Nixtamalized corn tortilla is the base for a real and delicious taco. Some tacos in Mexico aren’t made with corn tortillas, though. Another part of the taco, as important as the tortilla, is the filling. In Mexico tacos can have an infinite number of fillings. From the snack taco de sal (salt taco) eaten at the tortilleria (tortilla shop) to ease hunger before lunch time to tacos de guisado (stew tacos). A guisado can be any meat or vegetable cooked in some kind of sauce, some as intricate as moles.
In my research of tacos, which of course involves a lot of eating, in Mexico City I’ve come across so many different fillings that the list would be too long for this article. Some of my favorite ones are suadero (a cut very similar to brisket), chorizo (Mexican sausage), carnitas (pork marinated in beer and orange juice and deep fried in lard), barbacoa de borrego (mutton wrapped in maguey and banana leaves and cooked in earth pits) and the most chilango (a person or thing from Mexico City) of the all, tacos al pastor de trompo (pork marinated in spices and cooked in a spit that resembles a doner kabab).
Tortillas and fillings are very important for a good taco. However, according to my dad, who is a taco connoisseur, the part that makes a taco a success or a failure is the salsa. The best taquerias in Mexico know this and they pay special attention to the preparation of the salsas that will accompany the taco. Some are milder than others. Other salsas made with avocado are rich and creamy. Red salsas can be tomato or dried chile based. Green salsas can be tomatillo or fresh chile based. Pico de gallo is not uncommon. And some of the best salsas are prepared in molcajete (lava rock mortar and pestle).
Mexicans love complex flavors. This is especially true when it comes to tacos. Tacos combine the sweet flavor of the corn tortilla, the savory flavor of the filling (meat or vegetable) and the spicy flavor of the salsa.

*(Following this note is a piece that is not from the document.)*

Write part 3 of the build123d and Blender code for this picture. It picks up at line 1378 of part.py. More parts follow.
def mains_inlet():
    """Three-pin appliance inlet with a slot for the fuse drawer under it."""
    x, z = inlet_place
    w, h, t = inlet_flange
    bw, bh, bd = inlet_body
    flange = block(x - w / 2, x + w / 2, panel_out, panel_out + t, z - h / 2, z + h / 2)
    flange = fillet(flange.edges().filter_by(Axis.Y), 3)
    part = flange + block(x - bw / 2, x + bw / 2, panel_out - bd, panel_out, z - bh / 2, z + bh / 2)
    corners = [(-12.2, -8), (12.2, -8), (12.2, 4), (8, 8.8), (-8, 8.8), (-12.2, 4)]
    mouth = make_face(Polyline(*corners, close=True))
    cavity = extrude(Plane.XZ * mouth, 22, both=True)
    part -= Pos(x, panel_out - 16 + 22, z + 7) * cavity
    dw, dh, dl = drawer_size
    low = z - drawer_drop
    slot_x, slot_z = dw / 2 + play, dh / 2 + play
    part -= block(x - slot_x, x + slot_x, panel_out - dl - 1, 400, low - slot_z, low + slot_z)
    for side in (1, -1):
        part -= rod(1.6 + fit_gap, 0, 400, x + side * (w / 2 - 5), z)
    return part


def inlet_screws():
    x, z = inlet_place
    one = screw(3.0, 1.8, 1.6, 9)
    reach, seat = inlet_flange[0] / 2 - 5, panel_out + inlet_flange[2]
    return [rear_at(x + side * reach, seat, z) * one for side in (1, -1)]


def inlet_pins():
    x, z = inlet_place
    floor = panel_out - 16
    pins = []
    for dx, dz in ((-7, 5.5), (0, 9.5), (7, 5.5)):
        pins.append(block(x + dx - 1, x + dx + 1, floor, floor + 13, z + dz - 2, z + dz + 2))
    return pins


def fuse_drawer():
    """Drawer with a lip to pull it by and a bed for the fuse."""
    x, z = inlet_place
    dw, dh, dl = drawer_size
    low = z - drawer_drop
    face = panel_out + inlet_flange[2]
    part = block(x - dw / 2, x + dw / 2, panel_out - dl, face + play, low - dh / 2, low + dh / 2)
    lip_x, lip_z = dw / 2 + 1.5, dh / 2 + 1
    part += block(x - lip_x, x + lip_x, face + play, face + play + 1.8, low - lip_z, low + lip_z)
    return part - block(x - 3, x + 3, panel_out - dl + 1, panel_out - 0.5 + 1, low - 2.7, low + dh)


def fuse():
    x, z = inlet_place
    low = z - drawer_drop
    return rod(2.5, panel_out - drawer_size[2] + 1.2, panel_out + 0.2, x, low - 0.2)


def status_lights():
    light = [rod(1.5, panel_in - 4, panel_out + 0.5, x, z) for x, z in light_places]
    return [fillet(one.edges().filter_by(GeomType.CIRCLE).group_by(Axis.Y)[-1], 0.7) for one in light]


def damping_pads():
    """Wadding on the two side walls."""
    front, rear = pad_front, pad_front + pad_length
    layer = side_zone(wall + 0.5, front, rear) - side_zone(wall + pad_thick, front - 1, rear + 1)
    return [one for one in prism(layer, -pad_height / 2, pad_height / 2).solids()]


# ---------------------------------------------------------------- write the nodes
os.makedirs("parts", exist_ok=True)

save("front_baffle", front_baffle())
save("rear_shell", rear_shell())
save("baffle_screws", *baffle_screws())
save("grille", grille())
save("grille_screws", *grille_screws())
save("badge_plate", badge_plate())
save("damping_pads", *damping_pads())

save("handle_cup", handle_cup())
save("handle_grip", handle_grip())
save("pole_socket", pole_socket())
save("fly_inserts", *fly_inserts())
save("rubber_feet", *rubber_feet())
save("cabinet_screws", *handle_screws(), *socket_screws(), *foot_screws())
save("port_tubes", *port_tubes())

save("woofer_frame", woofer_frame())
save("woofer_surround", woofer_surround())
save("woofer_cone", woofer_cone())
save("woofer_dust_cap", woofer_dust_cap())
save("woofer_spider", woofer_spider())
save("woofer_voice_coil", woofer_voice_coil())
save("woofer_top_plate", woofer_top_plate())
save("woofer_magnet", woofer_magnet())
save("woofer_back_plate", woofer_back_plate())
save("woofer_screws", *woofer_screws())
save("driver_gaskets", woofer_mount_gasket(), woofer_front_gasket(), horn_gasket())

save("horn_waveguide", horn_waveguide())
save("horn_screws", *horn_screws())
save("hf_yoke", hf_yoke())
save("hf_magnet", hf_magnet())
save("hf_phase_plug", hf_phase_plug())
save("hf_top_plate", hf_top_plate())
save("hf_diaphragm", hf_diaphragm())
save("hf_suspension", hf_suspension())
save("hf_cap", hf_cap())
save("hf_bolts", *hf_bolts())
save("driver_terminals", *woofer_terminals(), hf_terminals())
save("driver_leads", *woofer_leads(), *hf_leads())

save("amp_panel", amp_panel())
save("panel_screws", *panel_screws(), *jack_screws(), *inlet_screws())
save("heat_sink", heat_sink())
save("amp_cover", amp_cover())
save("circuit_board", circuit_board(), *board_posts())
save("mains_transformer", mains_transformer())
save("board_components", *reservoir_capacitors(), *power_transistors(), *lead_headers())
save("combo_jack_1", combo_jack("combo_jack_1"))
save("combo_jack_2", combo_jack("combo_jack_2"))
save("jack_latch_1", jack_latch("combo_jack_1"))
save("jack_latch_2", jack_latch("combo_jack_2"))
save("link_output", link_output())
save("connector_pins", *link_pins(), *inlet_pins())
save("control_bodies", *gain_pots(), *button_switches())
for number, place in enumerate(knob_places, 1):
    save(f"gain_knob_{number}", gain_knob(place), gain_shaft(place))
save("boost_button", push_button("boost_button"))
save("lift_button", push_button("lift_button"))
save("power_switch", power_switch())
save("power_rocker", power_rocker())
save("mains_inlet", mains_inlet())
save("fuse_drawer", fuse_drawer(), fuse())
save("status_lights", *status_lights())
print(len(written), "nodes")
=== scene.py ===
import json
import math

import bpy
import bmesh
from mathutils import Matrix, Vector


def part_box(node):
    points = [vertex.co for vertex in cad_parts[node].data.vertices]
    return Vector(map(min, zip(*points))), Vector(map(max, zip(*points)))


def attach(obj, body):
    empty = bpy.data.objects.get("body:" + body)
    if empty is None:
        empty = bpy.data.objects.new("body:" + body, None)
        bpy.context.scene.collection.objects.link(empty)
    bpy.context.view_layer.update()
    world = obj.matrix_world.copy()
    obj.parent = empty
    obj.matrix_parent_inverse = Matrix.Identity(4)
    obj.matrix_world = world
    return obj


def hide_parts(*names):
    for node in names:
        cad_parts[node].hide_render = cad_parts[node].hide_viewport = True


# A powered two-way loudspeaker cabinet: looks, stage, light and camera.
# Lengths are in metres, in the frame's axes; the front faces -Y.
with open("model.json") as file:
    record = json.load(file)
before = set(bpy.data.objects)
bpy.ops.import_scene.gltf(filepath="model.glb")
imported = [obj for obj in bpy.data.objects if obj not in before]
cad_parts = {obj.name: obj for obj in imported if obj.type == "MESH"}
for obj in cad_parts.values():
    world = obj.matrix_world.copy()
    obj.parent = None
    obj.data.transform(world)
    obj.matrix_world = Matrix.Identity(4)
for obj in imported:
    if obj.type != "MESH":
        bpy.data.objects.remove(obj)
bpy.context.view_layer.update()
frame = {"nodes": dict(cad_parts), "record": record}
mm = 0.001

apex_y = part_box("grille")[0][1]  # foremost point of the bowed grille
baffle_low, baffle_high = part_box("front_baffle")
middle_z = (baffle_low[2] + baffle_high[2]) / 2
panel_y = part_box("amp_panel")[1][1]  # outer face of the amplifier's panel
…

However, some tacos explore this combination even deeper. For example, the meat used for tacos al pastor is prepared with different spices like cinnamon, dried chiles, raisins, anise seeds and annatto seeds. To add a final sweet touch the taco is topped with a pineapple slice.
Although not an essential part of a taco, other toppings such as nopales (cactus paddies), cebollitas (grilled onions), beans, potato, and others add flavor and complexity of the real Mexican taco.
Tacos in essence are very simple dishes. However, after learning more about them, by eating so many of them, of course, I’ve come to appreciate their complexity, variety and importance in the Mexican diet. I hope that with this article I was able to shed some light on this iconic Mexican dish and you too get to appreciate it better.